Examines the development of folk tale from the oral form to what is known as the literary fairy tale (a tale never intended for children). Explores the global, historical and cultural origins of folk and fairy tales. Analyzes the universality of folk tales by examining the role that they play in the ethnography of diverse cultures. Traces the rise of the literary fairy tale from its origins in the oral folk tales to contemporary rewritings. Introduces diverse folk tales, literary fairy tales, critical essays, and films in order to come to a greater understanding of the complex cultural significance of folk and fairy tales.
Introduces advanced composition, reading, and interdisciplinary research skills. Reinforces the analysis and display of quantitative information, the selection of visual elements, and the creation of compelling presentations. Develops strategies for successful collaborative projects. Requires students demonstrate the research and writing competencies appropriate for senior undergraduate studies.

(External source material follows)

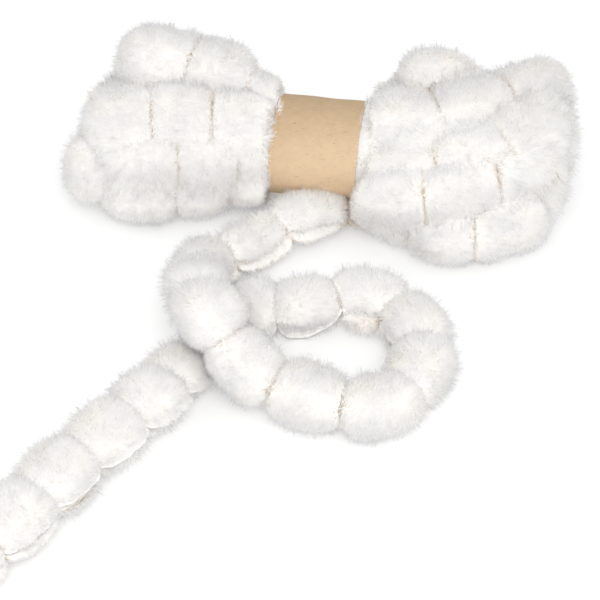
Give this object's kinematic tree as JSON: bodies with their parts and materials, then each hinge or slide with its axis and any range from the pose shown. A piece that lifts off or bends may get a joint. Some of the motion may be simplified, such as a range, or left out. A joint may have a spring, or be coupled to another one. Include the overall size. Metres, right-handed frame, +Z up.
{
  "type": "faux-fur pompom ribbon in a banded hank",
  "caption": "White faux-fur ribbon pinched into soft puffs, wound in a two-lobed hank with a paper band and a looped loose end.",
  "frame": {"origin": "middle of the whole part's box, on the surface it lies on", "axes": "+Z up from the surface; the hank lies along X with the loose end in front of it; the part is longest along Y"},
  "size_m": [0.3613, 0.4166, 0.0887],
  "materials": {
    "wound_faux_fur": "soft white pile",
    "loose_faux_fur": "soft white pile",
    "kraft_paper": "matt kraft"
  },
  "bodies": {
    "root": {"hank": "wound_faux_fur", "loose_end": "loose_faux_fur", "paper_band": "kraft_paper"}
  },
  "joints": []
}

An inquiry into current and historical immigration trends with a geographic focus on the United States, including research and evaluation of legal frameworks and theories of why people migrate. Students who complete this course will have the ability to critically analyze and contribute to current conversations about immigration and will acquire marketable skills related to empirical data analysis and visualization.
Analyzes global relationships in the contemporary world stemming from interactions between civilizations that began half a millennium ago. Introduces students to selected topics which illuminate these patterns and allow us to perceive our own world more clearly.
Examines social, cultural, political, and economic changes, events, and concepts that defined and shaped the contemporary world. Particular emphasis includes height of European imperialism, First World War, rise of totalitarian regimes, Second World War, Cold War, decolonization and the rise of nation-states, genocides and civil wars, revolutions in Asia, Africa and Latin America, Middle East conflict, fall of the Soviet bloc, social and intellectual movements, scientific and technological breakthroughs, and economic globalization. Assesses the impact of these and other subjects upon today’s world.
Introduces the foundations of linguistics and language acquisition. Analyzes language in multicultural American urban settings. Critiques bilingual/bidialectal families and bilingual education; language and gender; literacy in a changing, technological society; and different dialects and registers of American English. Appraises recent and classic scholarship in linguistics, literature, and related fields. Requires reflection and analysis of personal linguistic experiences and backgrounds.
Introduces texts and media from Latin American and Caribbean cultures, including film, music, and performance. Analyzes the distinguishing features of Latin American and Caribbean Cultures through the study of cultural artifacts and issues related to history, politics, customs, and art. Requires research on selected topics.
Designed to provide students with an understanding of the mathematical ideas and methods found in the social sciences, the arts, and business, this course covers the fundamentals of statistics, scatter plots, graphics in the media, problem-solving strategies, dimensional analysis, and mathematical modeling. Students can expect to explore real world applications.
Introduces the basic principles of statistics and probability, with an emphasis on understanding the underlying concepts, real-world applications, and the underlying story that the numbers tell. Uses Microsoft Excel’s statistical functions to analyze data. Provides an introduction to probability, descriptive statistics, hypothesis testing, and inferential statistics.